** start **

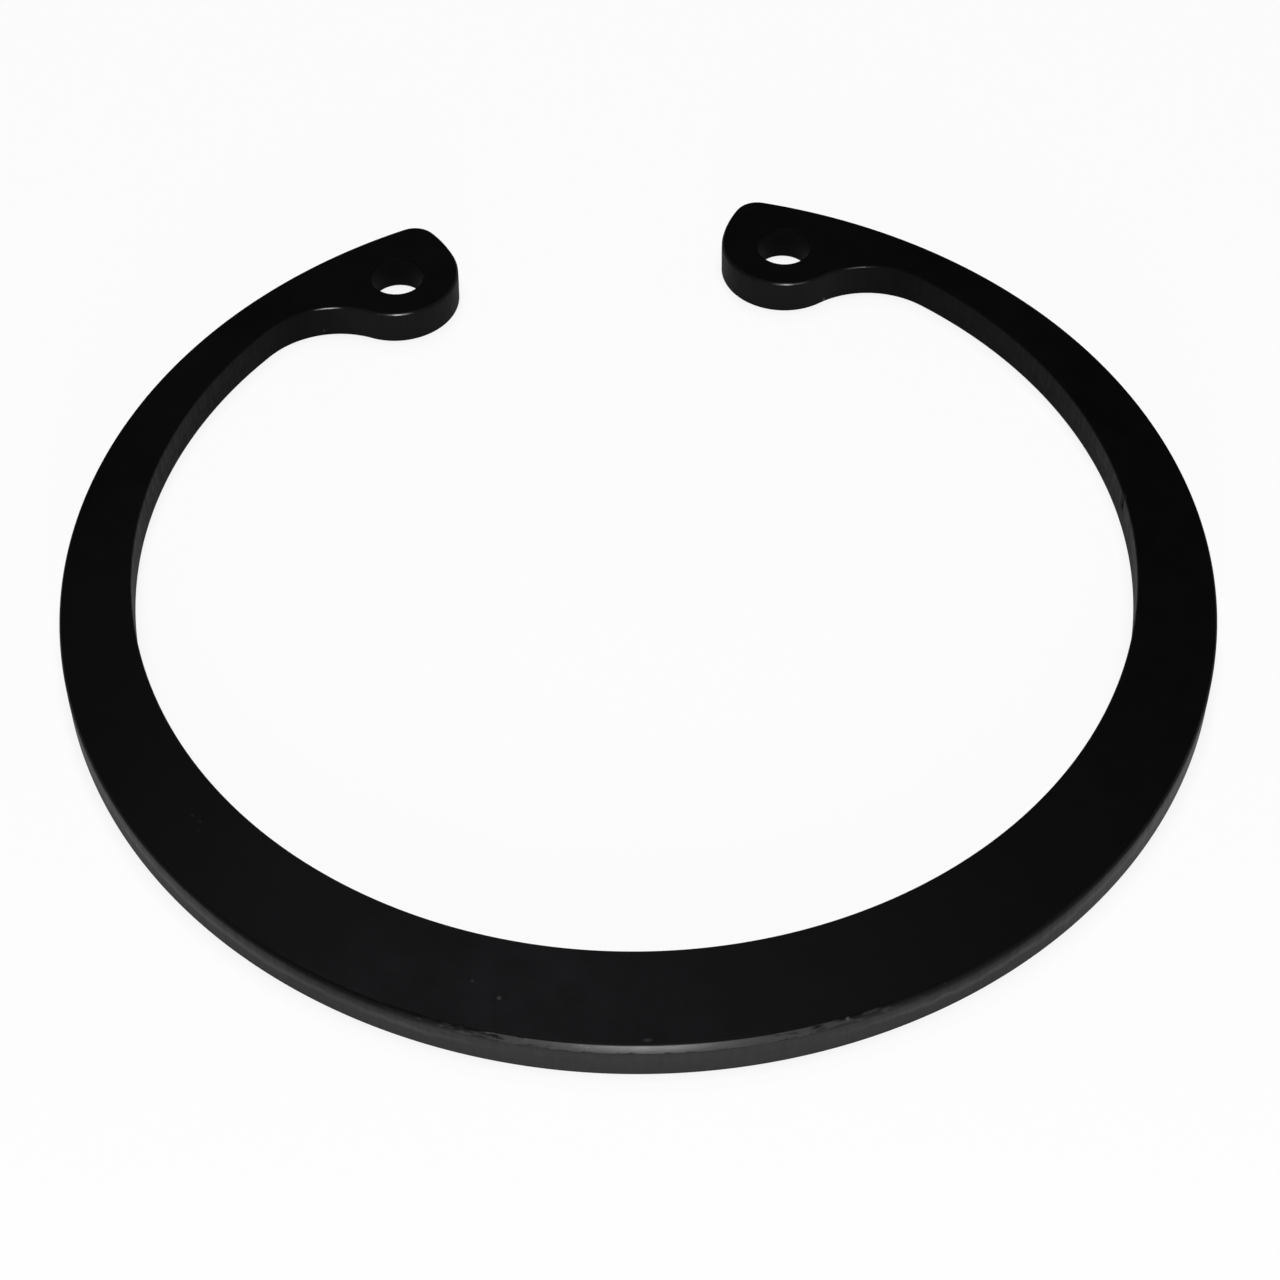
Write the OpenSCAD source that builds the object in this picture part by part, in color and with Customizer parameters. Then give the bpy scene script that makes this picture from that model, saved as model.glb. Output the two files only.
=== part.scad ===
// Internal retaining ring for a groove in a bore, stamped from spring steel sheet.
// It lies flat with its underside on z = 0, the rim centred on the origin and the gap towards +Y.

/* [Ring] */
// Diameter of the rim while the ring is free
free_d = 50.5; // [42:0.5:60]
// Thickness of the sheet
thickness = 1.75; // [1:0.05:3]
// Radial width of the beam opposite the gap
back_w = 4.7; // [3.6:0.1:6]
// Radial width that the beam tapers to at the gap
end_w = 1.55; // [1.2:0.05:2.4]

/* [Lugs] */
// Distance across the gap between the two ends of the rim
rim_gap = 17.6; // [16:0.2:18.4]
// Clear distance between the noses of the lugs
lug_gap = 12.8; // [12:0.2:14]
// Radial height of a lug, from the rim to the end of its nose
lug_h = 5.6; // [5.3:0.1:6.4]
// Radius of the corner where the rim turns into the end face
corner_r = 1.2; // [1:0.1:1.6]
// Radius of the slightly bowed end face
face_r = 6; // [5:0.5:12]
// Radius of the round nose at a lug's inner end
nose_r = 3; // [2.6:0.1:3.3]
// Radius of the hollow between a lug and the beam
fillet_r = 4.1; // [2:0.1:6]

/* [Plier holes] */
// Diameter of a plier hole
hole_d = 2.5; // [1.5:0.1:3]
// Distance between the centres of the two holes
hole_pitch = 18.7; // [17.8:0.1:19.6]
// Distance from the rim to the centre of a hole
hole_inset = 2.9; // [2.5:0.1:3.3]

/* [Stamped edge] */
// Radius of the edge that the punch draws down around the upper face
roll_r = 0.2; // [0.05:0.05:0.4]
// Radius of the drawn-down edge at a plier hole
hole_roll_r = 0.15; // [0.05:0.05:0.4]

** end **
** start **

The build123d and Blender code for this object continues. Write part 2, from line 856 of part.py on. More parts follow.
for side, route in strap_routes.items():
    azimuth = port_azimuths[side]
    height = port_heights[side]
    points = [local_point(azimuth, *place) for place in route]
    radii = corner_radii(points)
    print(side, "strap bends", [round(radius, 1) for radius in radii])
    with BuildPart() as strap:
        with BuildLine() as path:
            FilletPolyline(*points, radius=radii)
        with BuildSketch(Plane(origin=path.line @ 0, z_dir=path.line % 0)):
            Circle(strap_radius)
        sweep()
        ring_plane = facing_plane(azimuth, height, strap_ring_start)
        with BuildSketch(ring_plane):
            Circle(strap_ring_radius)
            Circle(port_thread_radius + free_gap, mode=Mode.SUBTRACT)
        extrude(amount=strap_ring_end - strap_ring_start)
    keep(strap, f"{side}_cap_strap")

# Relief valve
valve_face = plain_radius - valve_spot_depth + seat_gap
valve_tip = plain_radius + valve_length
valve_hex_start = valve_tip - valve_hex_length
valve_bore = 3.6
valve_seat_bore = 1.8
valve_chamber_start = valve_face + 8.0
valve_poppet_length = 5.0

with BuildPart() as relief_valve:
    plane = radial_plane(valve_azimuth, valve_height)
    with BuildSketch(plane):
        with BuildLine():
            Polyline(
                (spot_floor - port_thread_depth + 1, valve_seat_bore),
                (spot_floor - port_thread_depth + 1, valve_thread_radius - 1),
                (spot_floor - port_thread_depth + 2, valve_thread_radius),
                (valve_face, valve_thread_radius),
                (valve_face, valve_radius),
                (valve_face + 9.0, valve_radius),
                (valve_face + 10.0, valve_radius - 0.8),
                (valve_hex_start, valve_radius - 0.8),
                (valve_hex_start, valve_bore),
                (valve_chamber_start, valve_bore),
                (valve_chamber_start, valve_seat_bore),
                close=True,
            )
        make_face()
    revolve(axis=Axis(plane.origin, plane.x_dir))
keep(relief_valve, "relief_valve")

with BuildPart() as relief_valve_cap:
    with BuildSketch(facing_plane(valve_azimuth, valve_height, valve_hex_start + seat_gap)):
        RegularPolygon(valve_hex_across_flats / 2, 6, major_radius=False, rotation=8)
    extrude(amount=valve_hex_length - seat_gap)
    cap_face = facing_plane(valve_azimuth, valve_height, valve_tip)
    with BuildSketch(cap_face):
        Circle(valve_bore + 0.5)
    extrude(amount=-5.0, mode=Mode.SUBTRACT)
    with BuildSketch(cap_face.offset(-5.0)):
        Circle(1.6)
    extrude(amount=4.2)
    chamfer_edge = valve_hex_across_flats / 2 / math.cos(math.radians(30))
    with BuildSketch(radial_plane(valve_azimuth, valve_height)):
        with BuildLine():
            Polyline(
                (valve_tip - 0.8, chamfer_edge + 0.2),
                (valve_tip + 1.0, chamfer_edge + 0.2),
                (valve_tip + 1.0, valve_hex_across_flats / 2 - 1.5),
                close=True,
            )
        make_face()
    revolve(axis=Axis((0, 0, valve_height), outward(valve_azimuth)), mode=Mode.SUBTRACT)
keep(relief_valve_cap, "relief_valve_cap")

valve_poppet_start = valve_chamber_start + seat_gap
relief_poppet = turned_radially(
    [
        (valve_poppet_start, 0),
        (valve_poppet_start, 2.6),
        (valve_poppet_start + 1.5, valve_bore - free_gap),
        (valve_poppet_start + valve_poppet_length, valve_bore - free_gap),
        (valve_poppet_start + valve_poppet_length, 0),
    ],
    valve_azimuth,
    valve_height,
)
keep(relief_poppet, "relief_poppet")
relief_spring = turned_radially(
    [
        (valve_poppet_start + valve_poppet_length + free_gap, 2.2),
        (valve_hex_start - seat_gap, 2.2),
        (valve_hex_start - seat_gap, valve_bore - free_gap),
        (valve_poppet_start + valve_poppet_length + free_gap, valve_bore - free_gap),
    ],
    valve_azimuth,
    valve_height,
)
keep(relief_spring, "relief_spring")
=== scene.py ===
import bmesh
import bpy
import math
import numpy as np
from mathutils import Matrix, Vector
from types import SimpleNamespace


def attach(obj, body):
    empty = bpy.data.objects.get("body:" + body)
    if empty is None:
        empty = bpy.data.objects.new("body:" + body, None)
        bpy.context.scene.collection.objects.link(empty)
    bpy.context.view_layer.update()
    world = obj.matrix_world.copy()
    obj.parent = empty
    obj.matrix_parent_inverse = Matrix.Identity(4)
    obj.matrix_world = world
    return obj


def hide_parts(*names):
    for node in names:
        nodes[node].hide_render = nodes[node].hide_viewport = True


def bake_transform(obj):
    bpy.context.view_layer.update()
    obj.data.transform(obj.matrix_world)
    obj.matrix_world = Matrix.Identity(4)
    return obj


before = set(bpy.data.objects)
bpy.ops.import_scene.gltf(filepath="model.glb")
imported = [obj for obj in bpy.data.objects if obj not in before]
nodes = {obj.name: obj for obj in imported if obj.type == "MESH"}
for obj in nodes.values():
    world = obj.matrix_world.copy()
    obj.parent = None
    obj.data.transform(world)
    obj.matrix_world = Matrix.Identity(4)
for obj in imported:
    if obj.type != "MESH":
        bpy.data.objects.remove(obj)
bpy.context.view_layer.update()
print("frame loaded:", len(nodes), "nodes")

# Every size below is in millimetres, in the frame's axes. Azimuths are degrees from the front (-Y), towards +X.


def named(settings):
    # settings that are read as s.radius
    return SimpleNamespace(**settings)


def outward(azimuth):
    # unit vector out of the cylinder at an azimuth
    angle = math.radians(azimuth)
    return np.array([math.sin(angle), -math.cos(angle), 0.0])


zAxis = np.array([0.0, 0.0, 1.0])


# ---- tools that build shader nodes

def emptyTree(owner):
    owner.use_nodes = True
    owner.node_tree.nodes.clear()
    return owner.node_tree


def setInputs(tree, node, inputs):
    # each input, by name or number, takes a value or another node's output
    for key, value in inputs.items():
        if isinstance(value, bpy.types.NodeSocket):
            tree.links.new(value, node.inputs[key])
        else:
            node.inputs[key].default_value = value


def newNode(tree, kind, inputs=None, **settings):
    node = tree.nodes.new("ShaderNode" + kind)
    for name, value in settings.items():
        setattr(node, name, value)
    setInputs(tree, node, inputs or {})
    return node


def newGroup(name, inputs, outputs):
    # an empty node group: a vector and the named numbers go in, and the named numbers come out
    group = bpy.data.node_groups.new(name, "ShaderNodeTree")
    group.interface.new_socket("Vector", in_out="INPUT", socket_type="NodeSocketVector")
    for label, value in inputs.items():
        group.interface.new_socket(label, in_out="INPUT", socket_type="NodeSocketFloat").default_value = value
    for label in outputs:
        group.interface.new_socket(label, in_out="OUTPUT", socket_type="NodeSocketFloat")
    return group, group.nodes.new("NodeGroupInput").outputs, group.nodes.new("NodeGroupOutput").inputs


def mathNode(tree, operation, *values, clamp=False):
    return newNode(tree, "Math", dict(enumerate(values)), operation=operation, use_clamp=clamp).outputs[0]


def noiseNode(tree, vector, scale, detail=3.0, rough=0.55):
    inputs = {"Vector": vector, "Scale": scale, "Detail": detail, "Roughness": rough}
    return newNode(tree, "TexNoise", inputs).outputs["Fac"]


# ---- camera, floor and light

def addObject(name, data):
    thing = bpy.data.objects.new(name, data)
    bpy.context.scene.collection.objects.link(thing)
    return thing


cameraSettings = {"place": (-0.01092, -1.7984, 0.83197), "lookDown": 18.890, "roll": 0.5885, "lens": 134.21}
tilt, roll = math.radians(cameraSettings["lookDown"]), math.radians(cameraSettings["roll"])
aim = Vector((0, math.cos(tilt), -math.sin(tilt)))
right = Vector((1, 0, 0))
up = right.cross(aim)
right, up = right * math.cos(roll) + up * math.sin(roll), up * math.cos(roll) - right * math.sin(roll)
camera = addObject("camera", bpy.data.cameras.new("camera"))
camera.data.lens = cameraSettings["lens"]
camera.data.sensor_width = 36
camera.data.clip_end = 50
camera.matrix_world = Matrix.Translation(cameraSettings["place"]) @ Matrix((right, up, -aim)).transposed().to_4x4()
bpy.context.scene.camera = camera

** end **
** start **

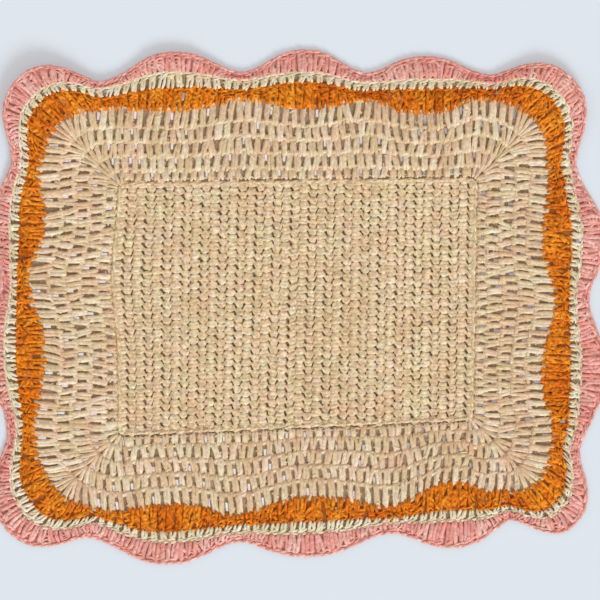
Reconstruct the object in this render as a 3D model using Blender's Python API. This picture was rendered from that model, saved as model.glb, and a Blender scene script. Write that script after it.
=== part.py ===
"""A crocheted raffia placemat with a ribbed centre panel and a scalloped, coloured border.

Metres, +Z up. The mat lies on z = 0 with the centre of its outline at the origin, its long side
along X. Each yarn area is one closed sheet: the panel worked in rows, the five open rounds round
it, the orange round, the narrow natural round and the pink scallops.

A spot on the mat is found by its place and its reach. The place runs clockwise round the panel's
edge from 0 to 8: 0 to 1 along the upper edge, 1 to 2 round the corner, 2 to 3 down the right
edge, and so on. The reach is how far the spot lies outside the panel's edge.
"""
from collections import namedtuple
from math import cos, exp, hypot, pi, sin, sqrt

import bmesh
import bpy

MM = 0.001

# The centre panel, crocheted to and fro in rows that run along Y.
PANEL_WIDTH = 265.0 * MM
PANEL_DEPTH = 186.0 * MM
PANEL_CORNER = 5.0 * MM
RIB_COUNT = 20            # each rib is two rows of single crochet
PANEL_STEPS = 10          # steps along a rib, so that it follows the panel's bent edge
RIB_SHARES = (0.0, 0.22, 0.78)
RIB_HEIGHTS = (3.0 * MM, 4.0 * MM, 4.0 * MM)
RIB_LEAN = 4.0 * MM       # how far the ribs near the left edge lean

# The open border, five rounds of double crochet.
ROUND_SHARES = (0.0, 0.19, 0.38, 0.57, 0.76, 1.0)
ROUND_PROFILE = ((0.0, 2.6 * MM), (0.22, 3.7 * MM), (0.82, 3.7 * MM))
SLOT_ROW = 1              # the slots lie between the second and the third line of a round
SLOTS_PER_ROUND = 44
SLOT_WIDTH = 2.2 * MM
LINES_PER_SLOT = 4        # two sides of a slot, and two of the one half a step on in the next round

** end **

(Written exercise):
Produce only the lines from the line containing "valve_poppet_start = valve_chamber_start" through the line containing "bpy.data.objects.remove(obj)", inclusive of both, exactly as they stand in the entries above.

(Output below):
valve_poppet_start = valve_chamber_start + seat_gap
relief_poppet = turned_radially(
    [
        (valve_poppet_start, 0),
        (valve_poppet_start, 2.6),
        (valve_poppet_start + 1.5, valve_bore - free_gap),
        (valve_poppet_start + valve_poppet_length, valve_bore - free_gap),
        (valve_poppet_start + valve_poppet_length, 0),
    ],
    valve_azimuth,
    valve_height,
)
keep(relief_poppet, "relief_poppet")
relief_spring = turned_radially(
    [
        (valve_poppet_start + valve_poppet_length + free_gap, 2.2),
        (valve_hex_start - seat_gap, 2.2),
        (valve_hex_start - seat_gap, valve_bore - free_gap),
        (valve_poppet_start + valve_poppet_length + free_gap, valve_bore - free_gap),
    ],
    valve_azimuth,
    valve_height,
)
keep(relief_spring, "relief_spring")
=== scene.py ===
import bmesh
import bpy
import math
import numpy as np
from mathutils import Matrix, Vector
from types import SimpleNamespace


def attach(obj, body):
    empty = bpy.data.objects.get("body:" + body)
    if empty is None:
        empty = bpy.data.objects.new("body:" + body, None)
        bpy.context.scene.collection.objects.link(empty)
    bpy.context.view_layer.update()
    world = obj.matrix_world.copy()
    obj.parent = empty
    obj.matrix_parent_inverse = Matrix.Identity(4)
    obj.matrix_world = world
    return obj


def hide_parts(*names):
    for node in names:
        nodes[node].hide_render = nodes[node].hide_viewport = True


def bake_transform(obj):
    bpy.context.view_layer.update()
    obj.data.transform(obj.matrix_world)
    obj.matrix_world = Matrix.Identity(4)
    return obj


before = set(bpy.data.objects)
bpy.ops.import_scene.gltf(filepath="model.glb")
imported = [obj for obj in bpy.data.objects if obj not in before]
nodes = {obj.name: obj for obj in imported if obj.type == "MESH"}
for obj in nodes.values():
    world = obj.matrix_world.copy()
    obj.parent = None
    obj.data.transform(world)
    obj.matrix_world = Matrix.Identity(4)
for obj in imported:
    if obj.type != "MESH":
        bpy.data.objects.remove(obj)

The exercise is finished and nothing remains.